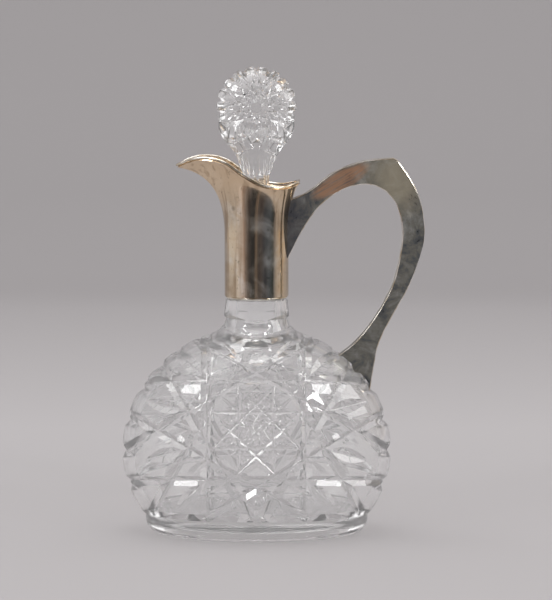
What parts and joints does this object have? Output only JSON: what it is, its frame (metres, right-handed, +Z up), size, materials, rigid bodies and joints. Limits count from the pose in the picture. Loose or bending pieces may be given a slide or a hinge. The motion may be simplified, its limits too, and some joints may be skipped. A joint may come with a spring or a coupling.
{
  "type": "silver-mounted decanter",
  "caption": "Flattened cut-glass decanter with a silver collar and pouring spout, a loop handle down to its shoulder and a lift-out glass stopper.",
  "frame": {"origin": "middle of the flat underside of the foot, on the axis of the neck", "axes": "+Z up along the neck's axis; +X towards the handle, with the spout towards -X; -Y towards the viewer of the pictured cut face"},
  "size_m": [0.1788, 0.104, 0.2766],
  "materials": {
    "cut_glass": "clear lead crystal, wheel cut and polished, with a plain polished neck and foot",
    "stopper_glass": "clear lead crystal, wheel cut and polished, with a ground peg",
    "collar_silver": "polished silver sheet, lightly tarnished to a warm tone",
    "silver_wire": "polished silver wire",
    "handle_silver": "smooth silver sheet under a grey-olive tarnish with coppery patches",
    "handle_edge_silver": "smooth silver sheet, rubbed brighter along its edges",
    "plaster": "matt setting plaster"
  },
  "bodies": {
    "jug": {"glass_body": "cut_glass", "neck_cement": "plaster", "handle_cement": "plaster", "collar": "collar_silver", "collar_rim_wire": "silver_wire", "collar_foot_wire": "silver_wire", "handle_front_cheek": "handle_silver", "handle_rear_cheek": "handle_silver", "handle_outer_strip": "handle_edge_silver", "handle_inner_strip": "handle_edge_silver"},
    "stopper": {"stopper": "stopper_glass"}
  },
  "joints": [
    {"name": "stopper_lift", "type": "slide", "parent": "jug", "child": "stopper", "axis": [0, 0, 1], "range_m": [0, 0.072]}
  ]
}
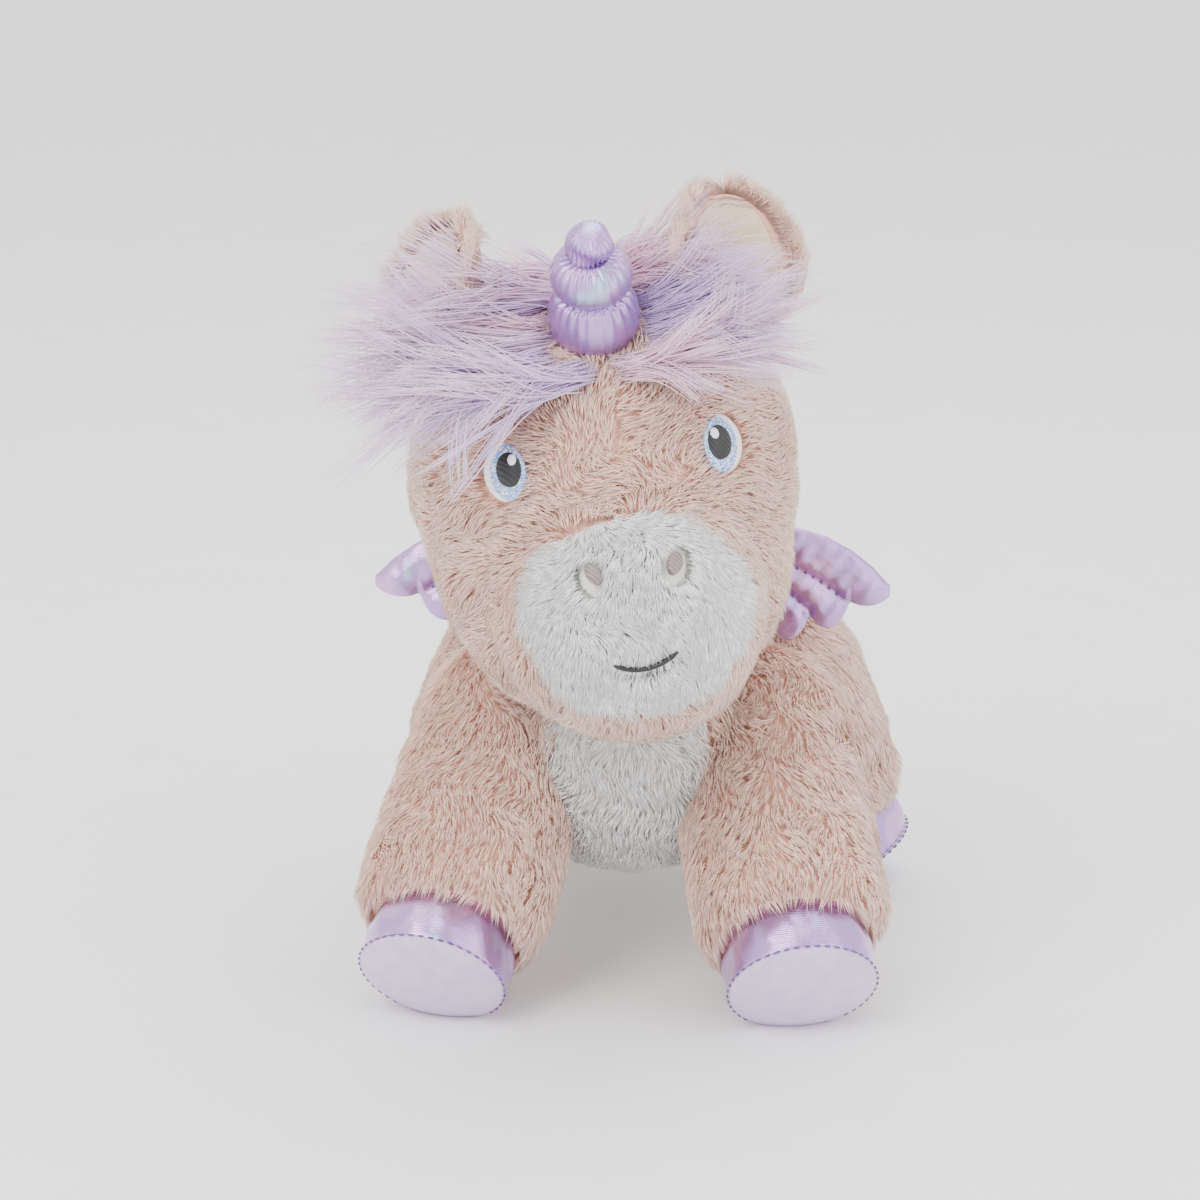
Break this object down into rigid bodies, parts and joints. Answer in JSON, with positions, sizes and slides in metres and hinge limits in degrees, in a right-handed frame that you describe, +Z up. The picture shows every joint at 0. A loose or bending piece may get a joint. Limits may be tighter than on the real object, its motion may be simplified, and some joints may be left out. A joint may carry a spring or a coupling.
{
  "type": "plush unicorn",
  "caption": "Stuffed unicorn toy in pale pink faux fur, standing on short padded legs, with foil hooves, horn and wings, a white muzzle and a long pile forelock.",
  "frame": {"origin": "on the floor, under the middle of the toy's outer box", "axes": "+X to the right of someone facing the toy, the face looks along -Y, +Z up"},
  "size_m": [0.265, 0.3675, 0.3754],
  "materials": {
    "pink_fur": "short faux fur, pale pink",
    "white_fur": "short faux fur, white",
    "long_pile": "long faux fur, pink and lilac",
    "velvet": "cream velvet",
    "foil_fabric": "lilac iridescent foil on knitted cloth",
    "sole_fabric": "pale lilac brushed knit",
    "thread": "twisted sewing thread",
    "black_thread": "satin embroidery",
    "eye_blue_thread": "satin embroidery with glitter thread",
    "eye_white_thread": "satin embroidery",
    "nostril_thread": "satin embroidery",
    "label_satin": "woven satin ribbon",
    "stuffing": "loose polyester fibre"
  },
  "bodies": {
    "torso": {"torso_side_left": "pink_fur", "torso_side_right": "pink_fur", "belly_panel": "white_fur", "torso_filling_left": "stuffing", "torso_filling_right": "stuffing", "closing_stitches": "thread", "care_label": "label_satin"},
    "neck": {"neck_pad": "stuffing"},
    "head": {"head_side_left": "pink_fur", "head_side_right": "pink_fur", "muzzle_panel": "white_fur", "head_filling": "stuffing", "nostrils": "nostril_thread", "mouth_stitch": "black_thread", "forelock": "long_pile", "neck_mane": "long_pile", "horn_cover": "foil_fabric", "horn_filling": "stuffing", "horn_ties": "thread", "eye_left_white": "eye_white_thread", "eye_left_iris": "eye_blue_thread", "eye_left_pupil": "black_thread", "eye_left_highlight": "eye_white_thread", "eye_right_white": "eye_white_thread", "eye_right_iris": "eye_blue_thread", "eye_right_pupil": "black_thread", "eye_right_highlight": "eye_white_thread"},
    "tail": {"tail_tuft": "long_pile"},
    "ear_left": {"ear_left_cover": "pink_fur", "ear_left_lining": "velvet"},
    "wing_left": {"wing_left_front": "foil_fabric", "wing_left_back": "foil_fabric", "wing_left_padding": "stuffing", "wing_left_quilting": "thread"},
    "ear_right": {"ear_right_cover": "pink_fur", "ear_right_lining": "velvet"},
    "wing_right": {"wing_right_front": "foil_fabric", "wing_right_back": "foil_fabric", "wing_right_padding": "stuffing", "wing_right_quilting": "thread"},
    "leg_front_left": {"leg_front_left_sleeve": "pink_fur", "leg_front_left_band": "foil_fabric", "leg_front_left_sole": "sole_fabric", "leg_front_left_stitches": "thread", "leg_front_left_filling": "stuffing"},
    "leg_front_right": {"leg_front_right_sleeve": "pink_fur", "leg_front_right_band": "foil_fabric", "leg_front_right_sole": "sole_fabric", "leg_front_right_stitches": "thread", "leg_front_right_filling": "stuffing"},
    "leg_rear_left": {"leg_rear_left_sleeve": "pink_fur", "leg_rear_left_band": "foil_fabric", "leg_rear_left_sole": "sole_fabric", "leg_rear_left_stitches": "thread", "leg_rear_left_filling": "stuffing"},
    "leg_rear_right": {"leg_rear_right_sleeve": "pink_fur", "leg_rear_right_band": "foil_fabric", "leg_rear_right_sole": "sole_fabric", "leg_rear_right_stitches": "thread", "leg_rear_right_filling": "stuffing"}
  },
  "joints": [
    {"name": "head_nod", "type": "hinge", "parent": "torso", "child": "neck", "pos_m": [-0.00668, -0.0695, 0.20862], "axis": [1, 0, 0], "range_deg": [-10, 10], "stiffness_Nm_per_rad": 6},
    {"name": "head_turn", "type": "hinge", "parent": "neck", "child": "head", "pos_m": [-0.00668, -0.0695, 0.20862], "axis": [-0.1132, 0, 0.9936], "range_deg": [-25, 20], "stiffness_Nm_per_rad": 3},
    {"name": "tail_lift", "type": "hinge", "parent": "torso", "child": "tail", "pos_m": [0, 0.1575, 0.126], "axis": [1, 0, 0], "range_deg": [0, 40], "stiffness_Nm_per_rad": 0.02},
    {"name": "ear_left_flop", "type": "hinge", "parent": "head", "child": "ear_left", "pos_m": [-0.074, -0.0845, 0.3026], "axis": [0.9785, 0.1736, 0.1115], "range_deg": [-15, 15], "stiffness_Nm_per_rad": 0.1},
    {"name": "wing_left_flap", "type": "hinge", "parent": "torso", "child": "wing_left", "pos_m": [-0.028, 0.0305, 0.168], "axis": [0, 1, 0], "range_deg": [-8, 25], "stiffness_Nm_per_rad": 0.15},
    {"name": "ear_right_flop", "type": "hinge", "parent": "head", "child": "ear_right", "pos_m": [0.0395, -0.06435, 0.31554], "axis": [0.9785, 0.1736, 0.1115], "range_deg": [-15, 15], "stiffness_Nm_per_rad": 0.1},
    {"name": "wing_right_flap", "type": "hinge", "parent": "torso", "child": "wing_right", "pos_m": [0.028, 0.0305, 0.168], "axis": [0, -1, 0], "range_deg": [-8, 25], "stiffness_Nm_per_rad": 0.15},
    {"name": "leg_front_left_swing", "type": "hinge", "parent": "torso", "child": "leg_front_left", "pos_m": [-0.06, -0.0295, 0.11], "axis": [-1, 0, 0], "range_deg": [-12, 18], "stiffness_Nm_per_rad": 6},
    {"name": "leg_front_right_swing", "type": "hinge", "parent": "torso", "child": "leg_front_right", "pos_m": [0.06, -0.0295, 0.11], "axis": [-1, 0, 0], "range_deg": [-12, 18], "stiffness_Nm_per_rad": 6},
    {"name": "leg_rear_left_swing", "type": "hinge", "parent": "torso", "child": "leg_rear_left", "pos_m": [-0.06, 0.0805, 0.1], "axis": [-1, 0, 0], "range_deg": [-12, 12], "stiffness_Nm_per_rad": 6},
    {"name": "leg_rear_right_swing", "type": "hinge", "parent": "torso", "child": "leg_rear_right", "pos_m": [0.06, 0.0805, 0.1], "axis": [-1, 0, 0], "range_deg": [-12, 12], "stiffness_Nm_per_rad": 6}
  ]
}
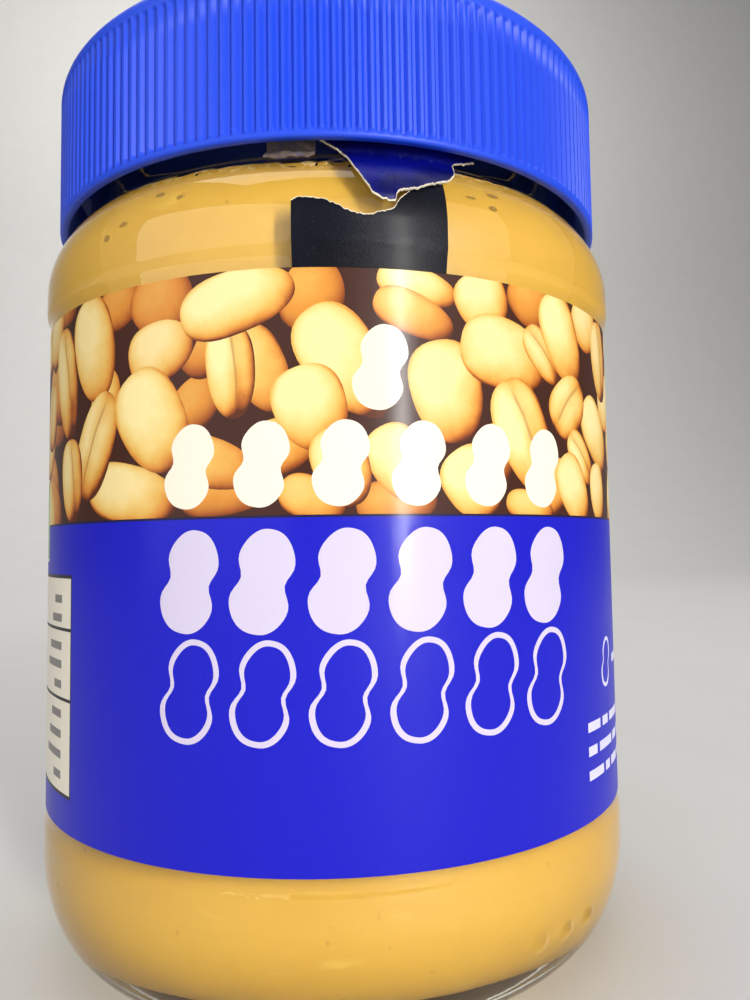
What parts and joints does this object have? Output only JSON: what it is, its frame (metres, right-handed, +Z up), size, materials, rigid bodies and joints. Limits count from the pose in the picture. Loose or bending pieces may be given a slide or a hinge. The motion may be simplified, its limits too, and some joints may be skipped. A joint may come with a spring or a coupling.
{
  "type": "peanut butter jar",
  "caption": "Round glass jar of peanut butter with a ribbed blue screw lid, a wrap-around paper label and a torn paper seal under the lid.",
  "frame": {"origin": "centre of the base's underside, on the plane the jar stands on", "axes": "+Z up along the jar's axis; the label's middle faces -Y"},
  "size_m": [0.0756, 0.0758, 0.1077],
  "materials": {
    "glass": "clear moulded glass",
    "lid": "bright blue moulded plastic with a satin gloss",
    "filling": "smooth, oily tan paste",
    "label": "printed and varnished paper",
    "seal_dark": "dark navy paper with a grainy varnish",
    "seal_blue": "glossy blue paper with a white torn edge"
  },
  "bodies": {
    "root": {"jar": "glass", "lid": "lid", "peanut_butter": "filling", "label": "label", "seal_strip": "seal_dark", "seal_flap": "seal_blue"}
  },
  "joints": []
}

#### Set problem
Find all lines where the word "down" appears. Copy them.

#### Expected answer
  "caption": "Flattened cut-glass decanter with a silver collar and pouring spout, a loop handle down to its shoulder and a lift-out glass stopper.",
Break this object down into rigid bodies, parts and joints. Answer in JSON, with positions, sizes and slides in metres and hinge limits in degrees, in a right-handed frame that you describe, +Z up. The picture shows every joint at 0. A loose or bending piece may get a joint. Limits may be tighter than on the real object, its motion may be simplified, and some joints may be left out. A joint may carry a spring or a coupling.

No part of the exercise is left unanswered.